A mechanism to load a configuration even if it is not valid was however introduced during the update but did not work. When processing requests associated with unloaded configurations, the engine responded with a 521 error.

The fallback mechanism at the front level has mitigated the problem at the cache layer. Indeed, a second attempt on another proxy is triggered in the event of a 521 error. However, the return-to-origin system is not in place for 521 errors (to prevent the discovery of configurations).

The message for 521 errors is not clear enough and should render a page like the one used for 592 or 594 errors.

At the rollback level, retrieving the commit corresponding to version N-1 was not so easy. The rollback was not possible via the CI because it took too long to execute and was therefore executed on a developer workstation.

Metrics

Error 521

  • a first peak around 5:05 p.m. (which triggered the alert)
  • from 5:10 p.m. to 5:30 p.m. a large number of requests/s in 521 is observed

As a percentage of all traffic:

Over the duration of the incident

Only on impacted customers

Impacts

  • Number of customers impacted: 12 sites (< 2%)
  • Percentage of requests impacted on all customers

    • Maximum: 1.5%
    • Over the duration of the incident: 0.32%
  • Percentage of queries impacted on impacted customers

    • Maximum: 7.3%
    • Over the duration of the incident: 1.54%

Counter measures

Short term

  1. Fix the engine and the faulty package to remove the breaking change
  2. Secure v2 config schema validation changes
  3. Enable fallback to origin on 521 error

Middle term

  1. Set up a system for migrating V2 configs from one schema version to another.
  2. Improve some documentation (rollback, release) 
  3. Improve crisis internal organization
  4. Put an extra step to enable canary phase with actual production traffic before triggering the rest of the update
Posted May 05, 2023 - 13:12 CEST

Resolved
The rollback has been completed.

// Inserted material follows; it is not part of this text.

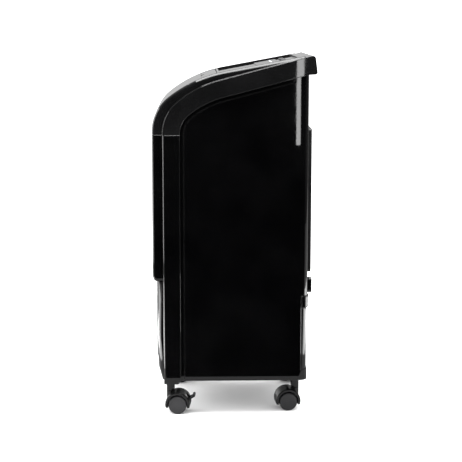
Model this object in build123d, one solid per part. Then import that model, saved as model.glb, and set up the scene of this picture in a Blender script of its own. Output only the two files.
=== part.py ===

We will publish a postmortem tomorrow (5th of May) to clarify the root cause of the incident.
Posted May 04, 2023 - 18:25 CEST
Monitoring
No more errors are being generated since 5:42pm (UTC+2) and 90% less errors since 5:30pm. Impacts were limited to websites using config version 2.
Posted May 04, 2023 - 17:49 CEST
Identified
The issue has been identified. A mitigation has been deployed to replace faulty proxies. The root cause is being diagnosed.
Posted May 04, 2023 - 17:37 CEST
Investigating
Some proxies has loaded invalid configurations and cannot process incoming requests.
We are currently investigating this issue.
Posted May 04, 2023 - 17:36 CEST
This incident affected: Acceleration.